How is this role different from an information security analyst?
An information security analyst focuses on detecting and responding to threats — firewalls, SIEM, vulnerability scanning, incident response. An IT Compliance Analyst focuses on whether controls exist, are documented, and are operating effectively to satisfy a regulatory or contractual requirement. In practice the roles overlap significantly, and many organizations expect compliance analysts to have enough security depth to evaluate the technical adequacy of controls, not just verify their existence on paper.
Do IT Compliance Analysts need a technical background?
A functional technical background is nearly essential — analysts who can read a network diagram, understand access control configurations, and converse credibly with engineers produce far better assessments than those who treat compliance as pure paperwork. That said, deep coding or system administration expertise is not required. Familiarity with cloud platforms (AWS, Azure, GCP), identity management, and logging infrastructure is more relevant than programming skill.
How is AI and automation changing IT compliance work?

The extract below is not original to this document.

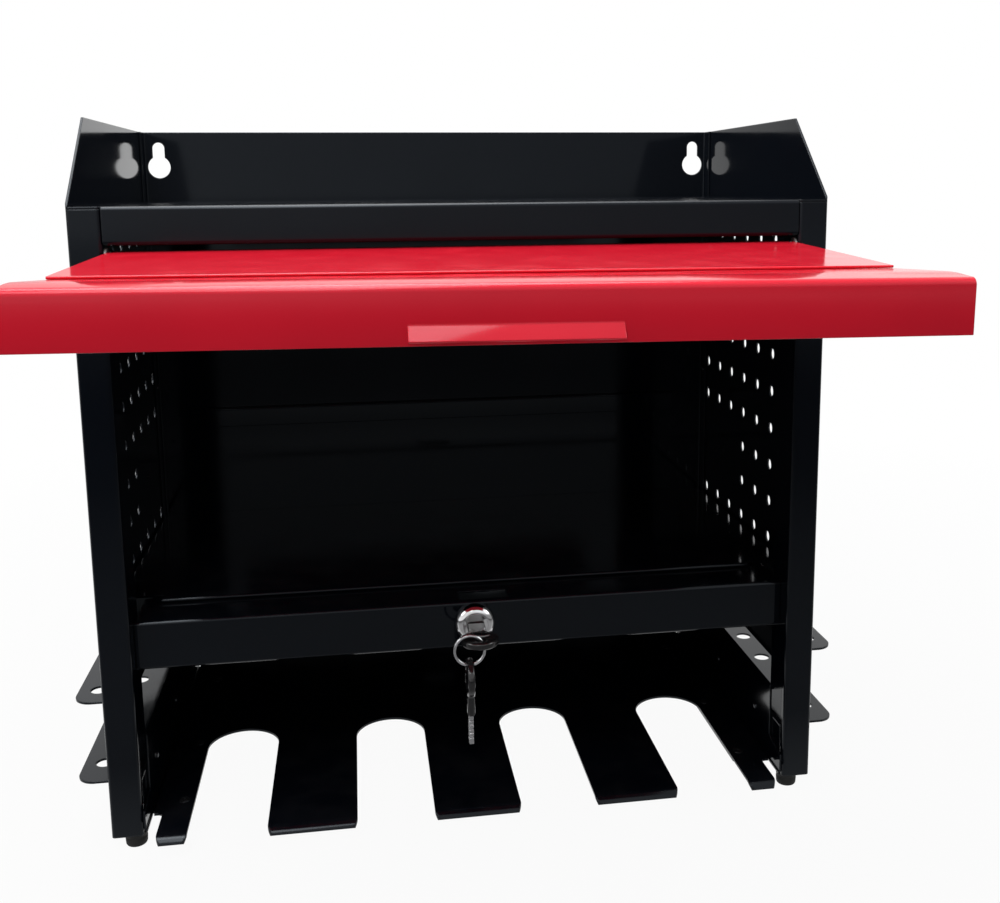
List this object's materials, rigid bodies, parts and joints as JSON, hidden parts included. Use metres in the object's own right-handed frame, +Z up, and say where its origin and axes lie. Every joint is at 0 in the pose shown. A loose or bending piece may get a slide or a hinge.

GRC platforms are integrating AI to automate evidence collection, map controls across multiple frameworks simultaneously, and flag configuration drift against compliance baselines in near real time. This is shifting analyst time from manual evidence chasing toward interpretation, exception handling, and advisory work. Analysts who understand how to configure and validate AI-assisted continuous monitoring tools will have a real advantage over those still managing compliance through spreadsheets.
What industries hire the most IT Compliance Analysts?
Financial services, healthcare, and SaaS companies with enterprise customers represent the heaviest demand. Fintech firms under GLBA and SOX obligations, healthcare organizations subject to HIPAA and HITRUST, and cloud software vendors pursuing SOC 2 Type II for customer contracts are consistent employers. Federal contractors navigating CMMC and FedRAMP have created a distinct and fast-growing demand segment over the past three years.